Through her research, Bishop found that the frequency of increasingly warming temperatures and extreme weather events threatened the future of coral reefs. To gain a better understanding of how these conditions impacted the animals, Bishop decided to explore them in San Salvador, an island with very little literature about the ecological health of its reefs.

“There is still a lot we don’t know about coral diseases and their causes, but when I learned that I could help contribute to the information surrounding coral and their health, I became eager to start my own research,” she said.


Bishop has already dived into the discovery stage of her project, “Incidence of Coral Reef Disease on San Salvador Island.” From March 19-24 during spring break, she and her Geology and Ecology of the Bahamas class traveled to the Bahamas for field study.

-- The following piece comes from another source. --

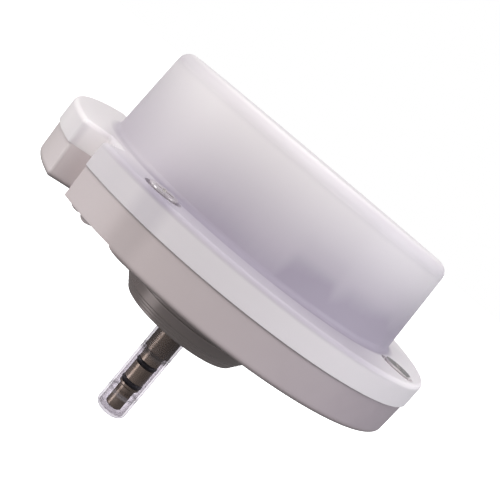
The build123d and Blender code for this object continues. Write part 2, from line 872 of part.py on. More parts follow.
# ---- Gear plate: carries the motor and the switches above the train ------------------------------
with BuildPart() as gear_plate:
    with BuildSketch(Plane.XY.offset(plate_bottom)):
        with Locations(*post_points, first_axis, (-(switch_face + switch_depth), 0)):
            Circle(plate_margin)
        with Locations(motor_axis):
            Circle(end_plate_radius)
        make_hull()
        with Locations(relay_place):
            Rectangle(
                relay_size[0] + 2 * relay_clearance,
                relay_size[1] + 2 * relay_clearance,
                mode=Mode.SUBTRACT,
            )
    extrude(amount=plate_thickness)
    with Locations((0, 0, plate_top)):
        Hole(cam_land_radius + running_clearance, depth=plate_thickness)
    with Locations(*at_level([intermediate_axis, first_axis], plate_top)):
        Hole(axle_radius, depth=plate_thickness)
    with Locations(*at_level(post_points, plate_top)):
        Hole(plate_screw_radius, depth=plate_thickness)
    with Locations((*motor_axis, plate_top)):
        Hole(motor_shaft_radius + motor_shaft_clearance, depth=plate_thickness)
    with Locations(*at_level(motor_screw_points, plate_top)):
        Hole(motor_screw_radius, depth=plate_thickness)
    with Locations(*at_level(switch_screw_points, plate_top)):
        Hole(switch_screw_radius, depth=plate_thickness)

with BuildPart() as plate_screws:
    screw_group(
        at_level(post_points, plate_top),
        plate_screw_head_radius,
        plate_screw_head_height,
        plate_screw_radius,
        plate_screw_length,
    )

# ---- Motor ---------------------------------------------------------------------------------------
with BuildPart() as motor_end_plate:
    with Locations((*motor_axis, plate_top)):
        Cylinder(end_plate_radius, end_plate_thickness, align=(Align.CENTER, Align.CENTER, Align.MIN))
        Cylinder(
            motor_shaft_radius + running_clearance,
            end_plate_thickness,
            align=(Align.CENTER, Align.CENTER, Align.MIN),
            mode=Mode.SUBTRACT,
        )
    with Locations(*at_level(motor_screw_points, plate_top + end_plate_thickness)):
        Hole(motor_screw_radius, depth=end_plate_thickness)

with BuildPart() as motor_can:
    with Locations((*motor_axis, plate_top + end_plate_thickness)):
        Cylinder(motor_radius, motor_height, align=(Align.CENTER, Align.CENTER, Align.MIN))
    fillet(motor_can.edges().group_by(Axis.Z)[-1], radius=motor_edge_radius)
    with Locations((*motor_axis, plate_top + end_plate_thickness)):
        Cylinder(
            motor_shaft_radius + running_clearance,
            motor_shaft_reach,
            align=(Align.CENTER, Align.CENTER, Align.MIN),
            mode=Mode.SUBTRACT,
        )
    with Locations(*at_level(motor_screw_points, plate_top + end_plate_thickness)):
        Cylinder(
            motor_screw_radius,
            motor_screw_length - plate_thickness - end_plate_thickness,
            align=(Align.CENTER, Align.CENTER, Align.MIN),
            mode=Mode.SUBTRACT,
        )

with BuildPart() as motor_screws:
    screw_group(
        at_level(motor_screw_points, plate_bottom),
        motor_screw_head_radius,
        motor_screw_head_height,
        motor_screw_radius,
        motor_screw_length,
        upward=False,
    )


# ---- Switch cam: two opposed spiral cams on one core ---------------------------------------------
def cam_outline(high_angle, way):
    """Cam that falls evenly over its ramp from the high dwell, then steps back up behind the dwell."""
    ramp = [
        polar(
            cam_high_radius - (cam_high_radius - cam_low_radius) * step / cam_steps,
            high_angle + way * cam_ramp * step / cam_steps,
        )
        for step in range(cam_steps + 1)
    ]
    with BuildSketch() as outline:
        with BuildLine():
            Spline(*ramp)
            CenterArc((0, 0), cam_low_radius, high_angle + way * cam_ramp, way * (360 - cam_ramp - cam_dwell))
            Line(polar(cam_low_radius, high_angle - way * cam_dwell), polar(cam_high_radius, high_angle - way * cam_dwell))
            CenterArc((0, 0), cam_high_radius, high_angle - way * cam_dwell, way * cam_dwell)
        make_face()
    return outline.sketch


with BuildPart() as switch_cam:
    with BuildSketch(Plane.XY.offset(cam_bottom)):
        Circle(cam_core_radius)
    extrude(amount=cam_top - cam_bottom)
    with BuildSketch(Plane.XY.offset(cam_bottom)):
        add(cam_outline(180, -1))
    extrude(amount=cam_height)
    with BuildSketch(Plane.XY.offset(cam_top - cam_height)):
        add(cam_outline(180 - cam_ramp, 1))
    extrude(amount=cam_height)
    with BuildSketch(Plane.XY.offset(cam_bottom)):
        add(flatted_disc(cam_land_radius))
    extrude(amount=cam_top - cam_bottom, mode=Mode.SUBTRACT)


# ---- Snap switches: two stacked bodies, each with a plunger that follows its cam -----------------
def switch_body(bottom, middle, tip_radius_at_rest):
    """Switch case with its plunger bore and the two holes for the long screws."""
    with Locations((switch_x, 0, bottom)):
        Box(switch_depth, switch_length, switch_height, align=(Align.CENTER, Align.CENTER, Align.MIN))
    with Locations(Plane(origin=(-tip_radius_at_rest, 0, middle), z_dir=(-1, 0, 0))):
        Cylinder(
            plunger_radius + running_clearance,
            plunger_length + cam_high_radius - cam_low_radius + cam_gap,
            align=(Align.CENTER, Align.CENTER, Align.MIN),
            mode=Mode.SUBTRACT,
        )
    with Locations(*at_level(switch_screw_points, bottom + switch_height)):
        Hole(switch_screw_radius, depth=switch_height)


def plunger_pin(middle, tip):
    """Plunger with its tip towards the cam."""
    with Locations(Plane(origin=(-tip, 0, middle), z_dir=(-1, 0, 0))):
        Cylinder(plunger_radius, plunger_length, align=(Align.CENTER, Align.CENTER, Align.MIN))


pressed_tip = cam_high_radius + cam_gap
released_tip = cam_low_radius + cam_gap
with BuildPart() as lower_switch:
    switch_body(lower_switch_bottom, lower_cam_middle, pressed_tip)

with BuildPart() as upper_switch:
    switch_body(upper_switch_bottom, upper_cam_middle, released_tip)

with BuildPart() as lower_plunger:
    plunger_pin(lower_cam_middle, pressed_tip)

with BuildPart() as upper_plunger:
    plunger_pin(upper_cam_middle, released_tip)

with BuildPart() as switch_terminals:
    for middle in (lower_cam_middle, upper_cam_middle):
        for place in (-1, 0, 1):
            with Locations((-(switch_face + switch_depth), place * terminal_spread, middle)):
                Box(*terminal_blade, align=(Align.MAX, Align.CENTER, Align.CENTER))

with BuildPart() as switch_screws:
    screw_group(
        at_level(switch_screw_points, switch_stack_top),
        switch_screw_head_radius,
        switch_screw_head_height,
        switch_screw_radius,
        switch_stack_top - plate_bottom,
    )

# ---- Circuit board with its relay, capacitor and terminal block ----------------------------------
with BuildPart() as circuit_board:
    with BuildSketch(Plane.XY.offset(floor_top + board_lift)):
        board_start, board_end = board_angles
        board_middle = (board_start + board_end) / 2
        with BuildLine():
            ThreePointArc(
                polar(board_outer_radius, board_start),
                polar(board_outer_radius, board_middle),
                polar(board_outer_radius, board_end),
            )
            Line(polar(board_outer_radius, board_end), polar(board_inner_radius, board_end))
            ThreePointArc(
                polar(board_inner_radius, board_end),
                polar(board_inner_radius, board_middle),
                polar(board_inner_radius, board_start),
            )
            Line(polar(board_inner_radius, board_start), polar(board_outer_radius, board_start))
        make_face()
        with Locations(*post_points):
            Circle(post_radius + gear_end_gap, mode=Mode.SUBTRACT)
        with Locations(*board_post_points):
            Circle(board_screw_radius, mode=Mode.SUBTRACT)
    extrude(amount=board_thickness)

with BuildPart() as board_screws:
    screw_group(
        at_level(board_post_points, board_top),
        board_screw_head_radius,
        board_screw_head_height,
        board_screw_radius,
        board_screw_length,
    )

with BuildPart() as relay:
    with Locations((*relay_place, board_top)):
        Box(*relay_size, align=(Align.CENTER, Align.CENTER, Align.MIN))
    fillet(relay.edges().filter_by(Axis.Z), radius=corner_radius)

with BuildPart() as capacitor:
    with Locations(Location((*capacitor_point, board_top), (0, 0, capacitor_place[1]))):
        Box(*capacitor_size, align=(Align.CENTER, Align.CENTER, Align.MIN))
    fillet(capacitor.edges().group_by(Axis.Z)[-1], radius=corner_radius)

block_plane = Plane(
    origin=(*terminal_block_point, board_top),
    x_dir=(*polar(1, terminal_block_place[1]), 0),
)
way_offsets = [(place - (terminal_ways - 1) / 2) * terminal_pitch for place in range(terminal_ways)]
with BuildPart(block_plane) as terminal_block:
    Box(*terminal_block_size, align=(Align.CENTER, Align.CENTER, Align.MIN))
    with Locations(*[(0, place, terminal_block_size[2]) for place in way_offsets]):
        Hole(terminal_screw_radius, depth=terminal_screw_depth)
    for place in way_offsets:
        with Locations(Location((terminal_block_size[0] / 2, place, terminal_wire_height), (0, 90, 0))):
            Cylinder(
                terminal_wire_radius,
                terminal_block_size[0],
                mode=Mode.SUBTRACT,
            )

with BuildPart(block_plane) as terminal_screws:
    with Locations(*[(0, place, terminal_block_size[2] - terminal_screw_depth) for place in way_offsets]):
        Cylinder(terminal_screw_radius, terminal_screw_depth / 2, align=(Align.CENTER, Align.CENTER, Align.MIN))
    with Locations(*[(0, place, terminal_block_size[2] - terminal_screw_depth / 2) for place in way_offsets]):
        Box(2 * terminal_screw_radius, slot_width, slot_depth, mode=Mode.SUBTRACT)

# ---- Cable entry: grommet in the lobe's wall and a clamp bar behind it ---------------------------
with BuildPart() as cable_grommet:
    with Locations(entry_plane):
        Cylinder(neck_radius, entry_length, align=(Align.CENTER, Align.CENTER, Align.MIN))
    with Locations(Plane(origin=(-collar_start, 0, cable_level), z_dir=(1, 0, 0))):
        Cylinder(collar_radius, grommet_collar_thickness, align=(Align.CENTER, Align.CENTER, Align.MIN))
    with Locations(entry_plane):
        Cylinder(cable_radius, entry_length, align=(Align.CENTER, Align.CENTER, Align.MIN), mode=Mode.SUBTRACT)

with BuildPart() as cable_clamp:
    with Locations((clamp_x, 0, clamp_bottom)):
        Box(clamp_width, clamp_length, clamp_thickness, align=(Align.CENTER, Align.CENTER, Align.MIN))
    fillet(cable_clamp.edges().filter_by(Axis.Z), radius=corner_radius)
    with Locations(Plane(origin=(clamp_x, 0, cable_level), z_dir=(1, 0, 0))):
        Cylinder(cable_radius, clamp_width, mode=Mode.SUBTRACT)
    with Locations(*at_level(clamp_points, clamp_bottom + clamp_thickness)):
        Hole(clamp_screw_radius, depth=clamp_thickness)

with BuildPart() as clamp_screws:
    screw_group(
        at_level(clamp_points, clamp_bottom + clamp_thickness),
        clamp_screw_head_radius,
        clamp_screw_head_height,
        clamp_screw_radius,
        clamp_screw_length,
    )

pieces = {
    "base_shell": base_shell,
    "top_cover": top_cover,
    "cover_gasket": cover_gasket,
    "cover_screws": cover_screws,
    "adapter_hub": adapter_hub,
    "hub_screws": hub_screws,
    "spindle_bush": spindle_bush,
    "spindle": spindle,
    "spindle_seals": spindle_seals,
    "retaining_ring": retaining_ring,
    "transport_sleeve": transport_sleeve,
    "output_gear": output_gear,
    "intermediate_gear": intermediate_gear,
    "first_gear": first_gear,
    "motor_pinion": motor_pinion,
    "gear_axles": gear_axles,
    "gear_plate": gear_plate,
    "plate_screws": plate_screws,
    "motor_end_plate": motor_end_plate,
    "motor_can": motor_can,
    "motor_screws": motor_screws,
    "switch_cam": switch_cam,
    "lower_switch": lower_switch,
    "upper_switch": upper_switch,
    "lower_plunger": lower_plunger,
    "upper_plunger": upper_plunger,
    "switch_terminals": switch_terminals,
    "switch_screws": switch_screws,
    "circuit_board": circuit_board,
    "board_screws": board_screws,
    "relay": relay,
    "capacitor": capacitor,
    "terminal_block": terminal_block,
    "terminal_screws": terminal_screws,
    "cable_grommet": cable_grommet,
    "cable_clamp": cable_clamp,
    "clamp_screws": clamp_screws,
}

os.makedirs("parts", exist_ok=True)
for piece_name, piece in pieces.items():
    piece.part.label = piece_name
    export_step(piece.part, f"parts/{piece_name}.step")
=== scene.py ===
"""Looks of a motorised actuator head: a round housing on a dark hub, with its spindle in a clear sleeve."""

import math

import bmesh
import bpy
from mathutils import Matrix, Vector

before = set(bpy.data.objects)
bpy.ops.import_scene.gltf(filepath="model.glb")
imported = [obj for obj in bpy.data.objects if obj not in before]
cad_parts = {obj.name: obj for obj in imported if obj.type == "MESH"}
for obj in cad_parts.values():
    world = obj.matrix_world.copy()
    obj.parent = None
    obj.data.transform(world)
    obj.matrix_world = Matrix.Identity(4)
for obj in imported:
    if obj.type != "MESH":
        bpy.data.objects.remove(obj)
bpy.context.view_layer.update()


# ---- Base shell -----------------------------------------------------------------------------------
# Shallow tray moulded in warm white ABS, spark-eroded to a fine satin outside. The posts, bosses and
# the floor are one shot with it, so the whole tray shares one finish with faint flow shading. Its colour
# also carries painted light and shade: painted shade towards the far side, over the front screw boss
# and along the foot, and painted light on the lobe and beside the front notch.
MM = 0.001


class Wire:
    """An output of a shader node, which can be used in sums like a number."""

    def __init__(self, finish, socket):
        self.finish = finish
        self.socket = socket

    def math(self, operation, *values):
        return self.finish.node("ShaderNodeMath", {"operation": operation}, dict(enumerate(values)))

    def __add__(self, other):
        return self.math("ADD", self, other)

    def __sub__(self, other):
        return self.math("SUBTRACT", self, other)

    def __rsub__(self, other):
        return self.math("SUBTRACT", other, self)

    def __mul__(self, other):
        return self.math("MULTIPLY", self, other)

    __radd__ = __add__
    __rmul__ = __mul__

    def abs(self):
        return self.math("ABSOLUTE", self)

    def root(self):
        return self.math("SQRT", self)

    def back_and_forth(self, top):
        """Runs from 0 up to the top and down again, over and over."""
        return self.math("PINGPONG", self, top)

    def rise(self, start, end):
        """0 below the start and 1 above the end, smooth between; it falls where the end is lower."""
        return self.finish.node(
            "ShaderNodeMapRange",
            {"interpolation_type": "SMOOTHSTEP"},
            {"Value": self, "From Min": start, "From Max": end},
        )

    def between(self, low, high, soft):
        return self.rise(low - soft, low + soft) * self.rise(high + soft, high - soft)


class Shading:
    """The nodes of a material or a world, and the one way that they are added."""

    def __init__(self, owner):
        owner.use_nodes = True
        self.owner = owner
        self.tree = owner.node_tree
        self.tree.nodes.clear()

    def node(self, kind, settings=None, sockets=None, output=0):
        node = self.tree.nodes.new(kind)
        for key, value in (settings or {}).items():
            setattr(node, key, value)
        for key, value in (sockets or {}).items():
            if isinstance(value, Wire):
                self.tree.links.new(value.socket, node.inputs[key])
            else:
                node.inputs[key].default_value = value
        return Wire(self, node.outputs[output])

    def done(self, shader, kind="ShaderNodeOutputMaterial"):
        end = self.tree.nodes.new(kind)
        self.tree.links.new(shader.socket, end.inputs["Surface"])
        return self.owner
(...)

While there, Bishop began the preliminary work of her project, scoping out sample sites and inspecting coral diseases.

Bishop’s overall research goal seeks to continue the monitoring of coral reefs, while using the findings to help establish a marine reserve with active management and a regulations enforcement plan for San Salvador’s reef system. Dr. René Shroat-Lewis, assistant professor of paleontology and geoscience in the Department of Earth Sciences, serves as her advisor.

Bishop will complete her bachelor’s degree in geology in 2020, and afterward, plans to head to graduate school to study oceanography.

Not only is Bishop thrilled to do the research she enjoys, she’s also grateful to have the university’s support, expressed through the Signature Experience Award, to back her in her endeavors.

“The Signature Experience Award has been extremely important for me,” Bishop said. “Because my research focuses on an area outside of the United States, the costs associated with my project are a bit high. If it weren’t for the help and support I’ve received from the Signature Experience Award, I wouldn’t be able to conduct such exciting and unique research.”